Take quarterly reports. Rather than simply reporting on the stats for that period in the same way as a monthly report, could a different approach be taken? Perhaps, for two months in the quarter, reports could provide the usual, standard investment update, but every quarter, the investment manager could alter its approach and tell the investor something different.

I have never known an asset management firm attempt this, simple though it is conceptually. The March report could cover lessons learned over the three months and explain how the asset manager will amend its strategy, looking forward to the coming quarter. This might involve introducing more information from the Research department of the fund manager.

 

Changing the narrative

This kind of variation would achieve two outcomes. First, it does more to engage the interest of the investor and second, it would begin to address the question of what is of interest to the client – by changing the narrative.

If investors are reading exactly the same format of report every single month of the year, year in year out, will they ultimately reach the point where they look at the document and think: ‘Well, this looks just the same as the last one so I’m only going to skim it this month’ – and the 25 pages that were so carefully constructed by the Client Reporting team are effectively almost wasted.

In the context of fund factsheets, this variation is less important because a factsheet is a sales support tool for the intermediary or broker and therefore has less impact in that environment.

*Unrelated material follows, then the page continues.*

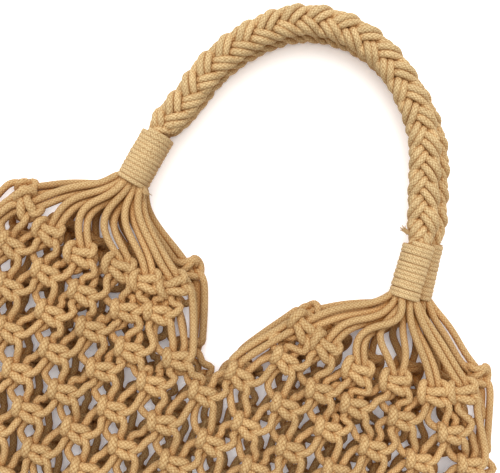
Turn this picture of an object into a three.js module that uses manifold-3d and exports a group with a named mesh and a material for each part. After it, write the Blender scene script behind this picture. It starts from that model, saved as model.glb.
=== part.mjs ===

In a client reporting context, however, whether you are reporting to an institution or a wealth manager, it is far more pertinent to introduce a change of approach.

 

Customisation as standard

Asset managers are often asked to explain why they can’t or why they shouldn’t issue custom reports – and often the reason lies in the amount of money the institution has entrusted to the asset management firm. An institution investing only £10 million will generally not have the same options available for the customisation of reports as the institution investing £10 billion. My response to this is that the asset manager has no excuse for denying the smaller investor a heavily customised report.

If an asset manager is working with a reputable vendor that offers a modern, automated reporting system, there is no reason why the smaller client should not be given the same degree of focused content or variability. Yes, there is a limited period of ‘pain’ in setting up the process, but once it is established, with the kind of flexibility that reporting systems have today, deep customisation can become the standard. For example, in one quarter the emphasis requested by the investor may be on Emerging Markets, while in the next quarter it may be on ESG. With a feature-rich solution, that should not be a challenge.

Technology should never be the inhibitor – it should always be an enabler. Your ability to engage with your investor is the bigger inhibitor – so change the narrative.